Around 45 per cent of surviving mahogany glider habitat is contained within lands managed by the department. Remnant vegetation that is mahogany glider habitat on other land tenures is protected from further loss through the Vegetation Management Act, 1999 and through the Far North Queensland Regional Plan 2009-2031 that is a statutory plan under the Planning Act, 2016.
The Far North Queensland Regional Plan 2009-2031 identifies “strategic rehabilitation areas”, critical landscape linkages that are presently cleared or heavily fragmented. The objective of identifying strategic rehabilitation areas is to guide where landholders and stakeholders can direct habitat restoration. Plantings in strategically important landscape linkages have already been undertaken using trees and shrubs grown through a nursery program at local primary schools.

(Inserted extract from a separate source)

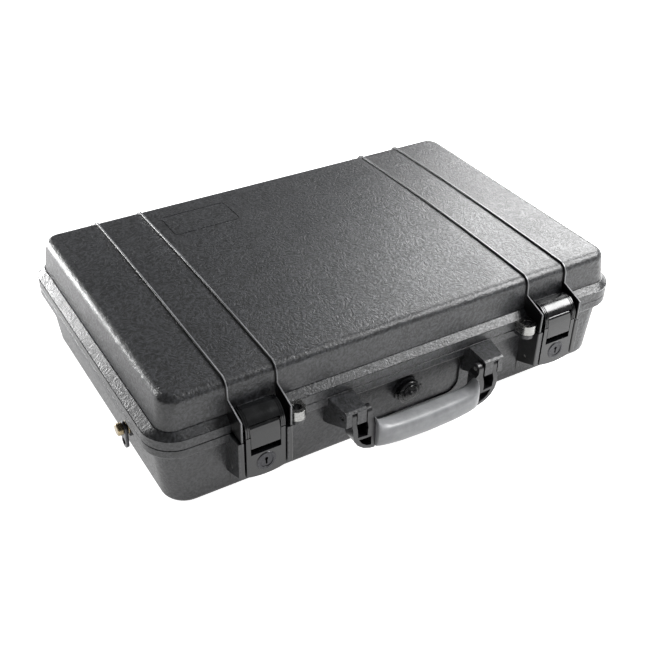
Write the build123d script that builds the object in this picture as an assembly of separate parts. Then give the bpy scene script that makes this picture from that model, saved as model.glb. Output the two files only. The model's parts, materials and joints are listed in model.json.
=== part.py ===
from build123d import *
import os

# Laptop hard case: a moulded base and lid on two rear hinges, closed by two double-throw
# latches with key locks, with a folding handle, padlock eyes, a purge valve and strap posts.
# Millimetres. X runs along the length, -Y is the latch side, +Z is up. The origin is on the
# flat underside, midway between the ends.

# ---------------------------------------------------------------- driving dimensions
half_length = 252.5          # half the length over the lips
lip_front = -165.0           # front edge of both lips
lip_back = 155.5             # back edge of both lips
lip_corner = 30.0            # corner radius of the lips seen from above
parting_z = 70.0             # height where lid meets base
parting_gap = 0.15           # each lip stands this far back from the parting plane
base_lip_low = 60.0          # underside of the base lip
lid_lip_high = 79.5          # top of the upright edge of the lid lip
case_top = 117.5             # top of the lid, without its ribs
base_rim = parting_z - parting_gap
lid_rim = parting_z + parting_gap

wall = 4.2                   # moulded wall thickness
base_foot = (238.5, -157.0, 145.5)    # half length, front and back of the base at its underside
base_brow = (246.3, -157.8, 148.3)    # the same at the parting plane
lid_foot = (243.4, -157.6, 148.8)     # the same where the lid wall meets its lip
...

Artificial den boxes have been installed at selected sites of fragmented habitat on freehold property and the department's estate within the Cardwell area with the support of landholders. These are known to be used by mahogany gliders when animals are dispersing. With barbed wire fences causing mahogany glider deaths and injuries, landholders are being encouraged to replace the top strand of barbed wire with plain wire. On average, two injured mahogany gliders require rehabilitation and care each year.
Response to Tropical Cyclone Yasi
In February 2011 Tropical Cyclone (TC) Yasi battered the north Queensland coast, causing severe damage to important mahogany glider habitat. The damage sustained was more significant and widespread than TC Larry in 2006. The worst affected areas were narrow wildlife corridors west of the Bruce Highway, between Meunga Creek and Euramo.
The department implemented a disaster response strategy for the mahogany gliders which included:
- Installing supplementary feed stations on freehold property, department managed areas and strategic wildlife corridors in partnership with Wildlife Preservation Society of Queensland, Girringun Rangers, the community and the RSPCA.
- Installation of den boxes to supplement the lost tree hollows.
- Students from James Cook University and World Learning - SIT Abroad assisting the department with research and monitoring activities associated with the impacts of TC Yasi on the species and its habitat.
- Developing and implementing a long term monitoring program to gain a better understanding of the Mahogany Glider population.
Prior to TC Yasi, four mahogany gliders were being tracked by the University of Queensland in the Mullers Creek area - two of them have been located following TC Yasi. One of the study's radio collared gliders, 'Bono', was observed east of the QR railway line, indicating that at least on one observed occasion this mahogany glider has crossed all three gaps (Powerlink easement, the Bruce Highway and the QR railway) since TC Yasi passed.
In early August 2011, two pouch young mahogany gliders were found by departmental officers during an inspection of the health of a den pair at a monitoring site just north of Cardwell. While officers are still unsure how this species will manage through this recovery period, the early signs are promising.
Further good news is that the glider poles at Corduroy Creek survived the force of TC Yasi and the forest is showing good signs of recovery with shoot and leaf growth, flowering and limited fruiting recorded. The forest recovery has a long way to go but some of the critical components of mahogany glider food are now naturally available.